═══ Input rows ═══
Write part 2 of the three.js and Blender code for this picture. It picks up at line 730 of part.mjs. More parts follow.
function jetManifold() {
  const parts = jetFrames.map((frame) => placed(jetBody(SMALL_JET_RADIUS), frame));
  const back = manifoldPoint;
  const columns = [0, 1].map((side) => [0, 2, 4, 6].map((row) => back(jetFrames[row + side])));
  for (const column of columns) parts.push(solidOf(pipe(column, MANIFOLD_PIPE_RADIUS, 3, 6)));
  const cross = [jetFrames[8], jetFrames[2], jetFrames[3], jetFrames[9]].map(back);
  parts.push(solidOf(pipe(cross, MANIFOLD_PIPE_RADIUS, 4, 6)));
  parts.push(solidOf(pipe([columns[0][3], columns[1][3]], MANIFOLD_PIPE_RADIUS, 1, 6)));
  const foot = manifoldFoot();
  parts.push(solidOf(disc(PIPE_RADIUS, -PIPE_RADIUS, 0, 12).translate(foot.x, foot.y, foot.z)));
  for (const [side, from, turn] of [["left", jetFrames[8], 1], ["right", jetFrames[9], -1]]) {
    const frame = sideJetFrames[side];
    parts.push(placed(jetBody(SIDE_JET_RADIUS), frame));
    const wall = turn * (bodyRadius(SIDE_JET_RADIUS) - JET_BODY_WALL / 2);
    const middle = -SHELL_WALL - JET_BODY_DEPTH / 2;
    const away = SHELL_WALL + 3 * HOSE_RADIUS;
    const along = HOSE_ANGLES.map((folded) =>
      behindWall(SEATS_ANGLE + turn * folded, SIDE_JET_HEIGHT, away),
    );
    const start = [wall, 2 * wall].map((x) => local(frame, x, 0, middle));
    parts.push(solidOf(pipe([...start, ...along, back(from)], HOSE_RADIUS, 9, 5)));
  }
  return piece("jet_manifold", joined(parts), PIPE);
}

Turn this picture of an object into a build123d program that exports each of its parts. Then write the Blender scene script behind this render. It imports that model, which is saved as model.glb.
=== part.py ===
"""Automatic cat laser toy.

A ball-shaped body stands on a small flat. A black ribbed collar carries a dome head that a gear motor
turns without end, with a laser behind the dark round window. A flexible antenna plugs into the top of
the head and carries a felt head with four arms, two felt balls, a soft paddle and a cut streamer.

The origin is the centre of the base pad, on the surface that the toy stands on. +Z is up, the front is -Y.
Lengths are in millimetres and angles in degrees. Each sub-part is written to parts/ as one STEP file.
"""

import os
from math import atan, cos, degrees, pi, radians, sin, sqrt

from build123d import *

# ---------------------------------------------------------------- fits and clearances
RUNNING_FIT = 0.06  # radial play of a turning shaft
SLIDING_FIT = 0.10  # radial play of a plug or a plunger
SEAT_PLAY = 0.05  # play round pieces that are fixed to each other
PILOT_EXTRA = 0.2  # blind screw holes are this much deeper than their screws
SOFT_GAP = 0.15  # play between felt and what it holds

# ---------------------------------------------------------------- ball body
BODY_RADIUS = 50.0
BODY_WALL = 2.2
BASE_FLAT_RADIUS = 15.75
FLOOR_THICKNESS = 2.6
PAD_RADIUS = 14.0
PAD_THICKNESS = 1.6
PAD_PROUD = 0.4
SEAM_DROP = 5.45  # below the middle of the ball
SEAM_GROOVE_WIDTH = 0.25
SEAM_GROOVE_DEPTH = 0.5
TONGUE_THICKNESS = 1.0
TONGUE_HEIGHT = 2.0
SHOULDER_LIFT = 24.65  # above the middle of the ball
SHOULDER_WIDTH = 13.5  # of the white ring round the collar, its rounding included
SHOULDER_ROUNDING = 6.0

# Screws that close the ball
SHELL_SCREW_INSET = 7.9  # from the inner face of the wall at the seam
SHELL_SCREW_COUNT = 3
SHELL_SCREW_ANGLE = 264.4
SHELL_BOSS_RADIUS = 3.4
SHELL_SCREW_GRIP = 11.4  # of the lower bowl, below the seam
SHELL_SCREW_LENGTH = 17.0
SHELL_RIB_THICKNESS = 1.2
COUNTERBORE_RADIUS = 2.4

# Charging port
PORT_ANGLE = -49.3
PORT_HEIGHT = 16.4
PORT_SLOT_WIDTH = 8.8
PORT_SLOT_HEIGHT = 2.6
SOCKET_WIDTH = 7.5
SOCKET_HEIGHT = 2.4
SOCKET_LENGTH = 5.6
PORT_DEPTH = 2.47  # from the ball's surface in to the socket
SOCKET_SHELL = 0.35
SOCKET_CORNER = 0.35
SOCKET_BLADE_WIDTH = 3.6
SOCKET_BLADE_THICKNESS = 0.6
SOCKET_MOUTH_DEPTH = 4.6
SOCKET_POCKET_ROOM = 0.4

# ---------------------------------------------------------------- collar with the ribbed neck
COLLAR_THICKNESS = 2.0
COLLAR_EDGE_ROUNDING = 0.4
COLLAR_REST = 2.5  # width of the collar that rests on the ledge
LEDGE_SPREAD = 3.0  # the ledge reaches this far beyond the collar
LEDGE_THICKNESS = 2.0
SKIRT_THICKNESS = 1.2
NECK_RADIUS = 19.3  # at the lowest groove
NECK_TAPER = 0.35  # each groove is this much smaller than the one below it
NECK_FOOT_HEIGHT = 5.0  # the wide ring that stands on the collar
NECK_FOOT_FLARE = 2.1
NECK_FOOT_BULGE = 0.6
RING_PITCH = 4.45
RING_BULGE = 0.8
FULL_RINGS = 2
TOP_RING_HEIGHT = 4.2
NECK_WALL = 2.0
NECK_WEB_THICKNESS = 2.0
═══
═══ Input rows ═══
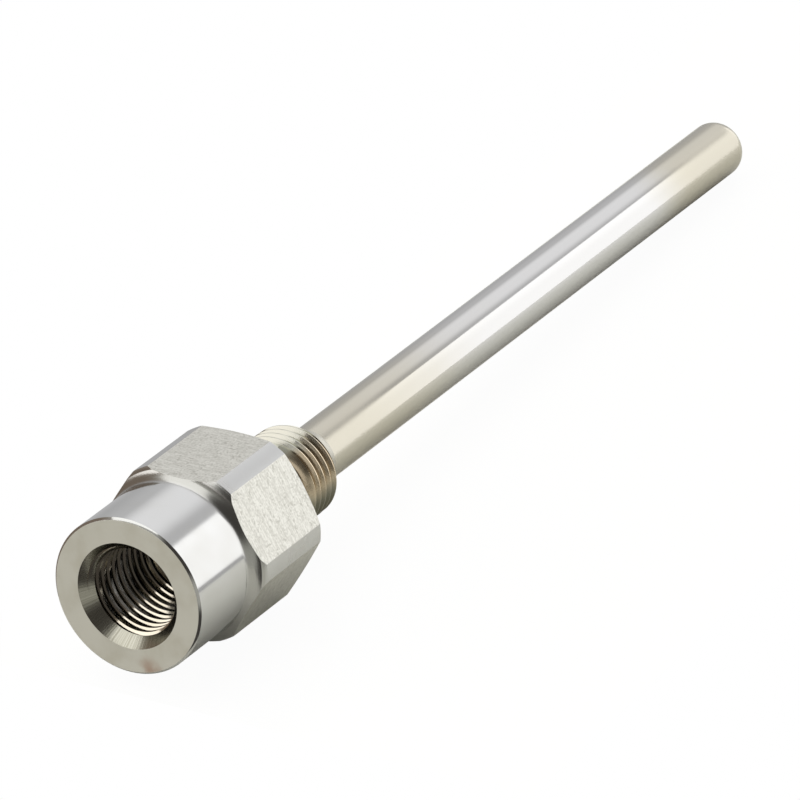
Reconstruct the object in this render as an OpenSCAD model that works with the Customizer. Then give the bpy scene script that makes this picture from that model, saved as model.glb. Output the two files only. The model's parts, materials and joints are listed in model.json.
═══
═══ Input rows ═══
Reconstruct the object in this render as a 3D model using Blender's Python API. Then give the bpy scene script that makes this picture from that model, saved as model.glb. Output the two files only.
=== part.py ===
═══
__What to produce__
How many lines in the data contain the string "into"? Respond with the number only.

__Response to this task__
2